Creo que confundimos la curiosidad con la estudiosidad: que no es una virtud por el placer que provoca el conocimiento, sino por la necesidad, que tenemos, de informarnos de una materia antes de obrar (cf. S. Th. II-II, 166,1).

Y la curiosidad sólo es tal si se dirige a objetos que no debemos conocer. Pero sí, en el habla común curiosidad es otra cosa, y no es pecado; para nada.
20/10/22 4:24 PM
  
África Marteache
Carsten: No estoy de acuerdo. La curiosidad por la vida de los demás, no está dirigida a los objetos sino a las personas y puede llegar a ser desde impertinente a morbosa. La falta de interés por la vida de los demás lleva a la indiferencia. Como bien dijo Aristóteles hay que buscar el punto medio en el que el interés por los otros lo suscite el amor al prójimo.
21/10/22 8:06 AM
  
Carsten
África: perdone la demora en contestar, y gracias por leer mi comentario.

Mi error es usar términos técnicos sin explicar la diferencia entre el lenguaje filosófico y el común. No es que yo sea un gran filósofo, pero como solamente repito lo que dijeron los grandes, no hay peligro.

Objeto, en filosofía, es todo lo que está al alcance de nuestro conocimiento. Por lo tanto, una persona puede ser un objeto. Viene de la raíz ob-jectum, "lo que se yergue delante".

La estudiosidad y la curiosidad, para santo Tomás, tienen un alcance más amplio que el estudio académico y el chismorreo, como aquí lo han dicho el blogger y los comentaristas.
Pero como no es un artículo de filosofía, dejo la referencia al artículo que mencioné en el anterior comentario, y el siguiente.

Solamente enumero las formas de ser curioso según santo Tomás:
-por ensoberbecerse del propio conocimiento,
-por estudiar cosas menos útiles y no las necesarias,
-por aprender del que no se debe,
-por no ordenar nuestro estudio a Dios, y
-por estudiar cosas que están por encima de nuestra capacidad.

Curiosidad en sentido técnico, entiendo... Y me callo, para no condenarme a mí mismo.
23/10/22 5:52 PM
  
Federico Ma.
Pues más claro santo Tomás: toda curiosidad, en cuanto apetito desordenado de conocer, es mala. Y correcto.
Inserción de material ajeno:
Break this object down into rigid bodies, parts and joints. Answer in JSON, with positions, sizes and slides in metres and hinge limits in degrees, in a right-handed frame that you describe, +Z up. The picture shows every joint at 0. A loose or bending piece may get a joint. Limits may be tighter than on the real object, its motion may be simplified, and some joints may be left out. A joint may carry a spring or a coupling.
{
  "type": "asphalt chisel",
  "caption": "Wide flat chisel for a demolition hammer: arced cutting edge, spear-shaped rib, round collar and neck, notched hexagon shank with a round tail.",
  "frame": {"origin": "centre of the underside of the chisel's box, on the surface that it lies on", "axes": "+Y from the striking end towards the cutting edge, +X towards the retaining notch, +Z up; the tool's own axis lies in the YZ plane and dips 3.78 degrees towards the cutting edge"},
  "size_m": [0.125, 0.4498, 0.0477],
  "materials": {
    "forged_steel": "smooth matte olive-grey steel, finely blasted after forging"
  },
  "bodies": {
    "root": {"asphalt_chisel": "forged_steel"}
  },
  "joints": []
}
De allí que, como dice Carsten, mejor es hablar de "estudiosidad" si se trata de un apetito ordenado. Y si no, no sólo no se gana en claridad, sino que no parece tener mucho sentido comenzar citando a santo Tomás para inmediatamente luego pretender enmendarle la plana.

Lo que habría que considerar, Carsten, es si efectivamente lo que se llama comúnmente "curiosidad", y hasta "sana", no cae en alguno de los tipos de curiositas que ha citado... Los santos tenían una conciencia mucho más delicada (y verdadera) que el "común": al menos eso parece al considerar lo que dice san Agustín y que precisamente cita santo Tomás al tratar de la curiositas (S. Th., II-II, q. 167, a. 2, c.).